En la nave, de gran simplicidad, con parte de techumbre original y abierta al ábside por un arco de herradura, hubo apóstoles pintados en el siglo XII por el Maestro de Santa Coloma; esas pinturas fueron a parar al Museo Prusiano de Cultura, en Berlín; sólo quedó aquí rezagado un cordero o agnusdei, acompañado por un par de angelotes. De la misma época es la torre, que constituye un caso singular en el Pirineo, ya que es redonda, y no cuadrada. De las otras iglesias cercanas a Andorra la Vella, hay que aconsejar, sobre todo, Sant Miquel d'Engolasters, solitaria y magnífica en un rellano desde el cual se cierne la capital andorrana a vista de pájaro; en su interior puede verse una copia de las pinturas originales, llevadas al Museu d'Art Romànic de Barcelona.

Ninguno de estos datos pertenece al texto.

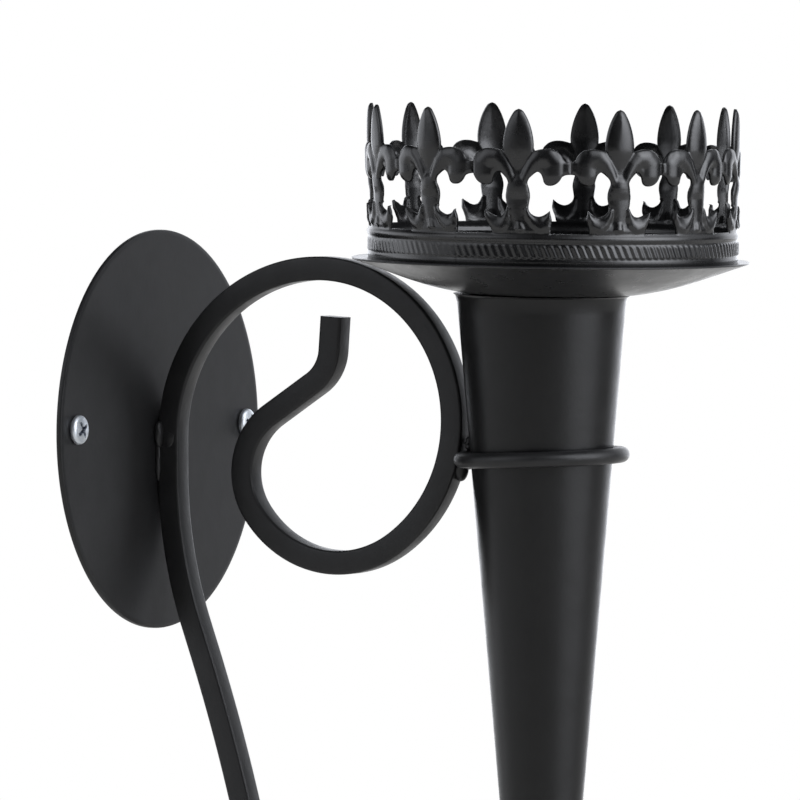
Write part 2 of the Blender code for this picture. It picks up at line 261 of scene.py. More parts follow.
def revolve(profile, segments, closed=False):
    """Points and faces of (radius, height) turned about +Z; radius 0 is a pole."""
    verts, rings, faces = [], [], []
    angles = np.arange(segments) * 2 * math.pi / segments
    for radius, height in profile:
        start = len(verts)
        if radius == 0.0:
            verts.append((0.0, 0.0, height))
            rings.append([start])
        else:
            verts.extend(zip(radius * np.cos(angles), radius * np.sin(angles), [height] * segments))
            rings.append(list(range(start, start + segments)))
    pairs = list(zip(rings, rings[1:]))
    if closed:
        pairs.append((rings[-1], rings[0]))
    for low, high in pairs:
        for i in range(segments):
            j = (i + 1) % segments
            quad = [low[i % len(low)], low[j % len(low)], high[j % len(high)], high[i % len(high)]]
            faces.append(list(dict.fromkeys(quad)))
    return np.array(verts), faces


def arc(cx, cy, radius, start, end, count):
    """Points of a circular arc, angles in degrees."""
    return [(cx + radius * math.cos(math.radians(start + (end - start) * k / count)),
             cy + radius * math.sin(math.radians(start + (end - start) * k / count)))
            for k in range(count + 1)]


def place(verts, matrix):
    """Apply a 4x4 matrix to an array of points."""
    m = np.array(matrix)
    return np.asarray(verts) @ m[:3, :3].T + m[:3, 3]


def spline(points, spacing):
    """Catmull-Rom points about `spacing` apart through the given points."""
    p = np.array(points, float)
    p = np.vstack([2 * p[0] - p[1], p, 2 * p[-1] - p[-2]])
    out = [p[1]]
    for a, b, c, d in zip(p, p[1:], p[2:], p[3:]):
        count = max(1, math.ceil(np.linalg.norm(c - b) / spacing))
        for k in range(1, count + 1):
            t = k / count
            out.append(0.5 * (2 * b + (c - a) * t + (2 * a - 5 * b + 4 * c - d) * t * t
                              + (3 * b - a - 3 * c + d) * t ** 3))
    return np.array(out)


TURN_OUT = Matrix.Rotation(math.radians(90), 4, "X")      # local +Z becomes -Y


# --------------------------------------------------------------- wall plate
def circle(cx, cy, radius, count):
    """Points of a circle, counter-clockwise."""
    a = np.arange(count) * 2 * math.pi / count
    return np.stack([cx + radius * np.cos(a), cy + radius * np.sin(a)], 1)


def plate_mesh():
    """Disc with two holes and softened edges; rings next to every edge keep the flats flat."""
    rim, hole = 240, 48
    centres = [(x, z) for _, x, z, _ in SCREWS]
    # (how far inside the outer edge, how far outside a hole's edge, height)
    soft = [(1.2, 1.0, 0.0), (0.30, 0.30, 0.0), (0.09, 0.09, 0.09), (0.0, 0.0, 0.30)]
    soft += [(0.0, 0.0, PLATE_T - 0.45), (0.13, 0.13, PLATE_T - 0.13)]
    soft += [(0.45, 0.45, PLATE_T), (1.4, 1.2, PLATE_T)]
    verts, faces, loops = [], [], []
    for inward, outward, height in soft:
        rings = [circle(0, 0, PLATE_R - inward, rim)]
        rings += [circle(cx, cz, HOLE_R + outward, hole)[::-1] for cx, cz in centres]
        starts = []
        for ring in rings:
            starts.append((len(verts), len(ring)))
            verts += [(x, -height, z) for x, z in ring]
        loops.append(starts)
    for low, high in zip(loops, loops[1:]):
        for (a, n), (b, _) in zip(low, high):
            faces += [(a + i, a + (i + 1) % n, b + (i + 1) % n, b + i) for i in range(n)]
    for starts, (_, outward, _) in ((loops[0], soft[0]), (loops[-1], soft[-1])):
        flat, edges = [], []
        for a, n in starts:
            base = len(flat)
            flat += [a + i for i in range(n)]
            edges += [(base + i, base + (i + 1) % n) for i in range(n)]
        points = [Vector((verts[i][0], verts[i][2])) for i in flat]
        outer = list(range(starts[0][1]))
        # triangles whose middle is nearer than this to a hole's middle lie in the hole
        in_hole = 0.996 * (HOLE_R + outward)
        done = delaunay_2d_cdt(points, edges, [outer], 1, 1e-7)
        for tri in done[2]:
            middle = sum((done[0][i] for i in tri), Vector((0, 0))) / 3
            if all((middle - Vector(c)).length > in_hole for c in centres):
                faces.append(tuple(flat[done[3][i][0]] for i in tri))
    return verts, faces


v, f = plate_mesh()
add_piece("plate_disc", v, f, PLATE_COAT, ["wall_plate"], "bracket")


# ------------------------------------------------------------------- screws
THREAD_PITCH, THREAD_DEPTH = 0.7, 0.28
# cross recess: half width, how much it tapers outwards, wall, end, depth
RECESS_HALF, RECESS_TAPER, RECESS_WALL, RECESS_END, RECESS_DEPTH = 0.62, 0.10, 0.16, 2.35, 1.25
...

Tres valles diferentes cobijan otros ejemplares románicos especialmente recomendables. Siguiendo la carretera de Francia, en Canillo, Sant Joan de Caselles es el mejor de la media docena de templos o ermitas por allí desperdigados. Canillo, además, posee cierto ambiente, y cuenta con buenos restaurantes. Algo que también ocurre en Ordino, que es una especie de sede cultural (varios museos, el Auditori Nacional donde se celebra cada otoño el Festival de Música Narciso Yepes). La iglesia aloja tallas románicas y barrocas, y a un paso, en Sant Martí de la Cortinada, se puede ver el mejor ciclo de pinturas de los valles andorranos. Por La Massana, y camino de pistas de esquí muy codiciadas, se llega a Pal, un pueblo lleno de encanto cuya iglesia de Sant Climent es otra de las mejores. Y para que no todo sea olor a cera, en cualquiera de estos recorridos puede salirnos al paso un puente medieval, una herrería, un molino: jirones de pasado casi inadvertidos en un escenario obligado, por sus propias estrecheces, a la vorágine trepidante.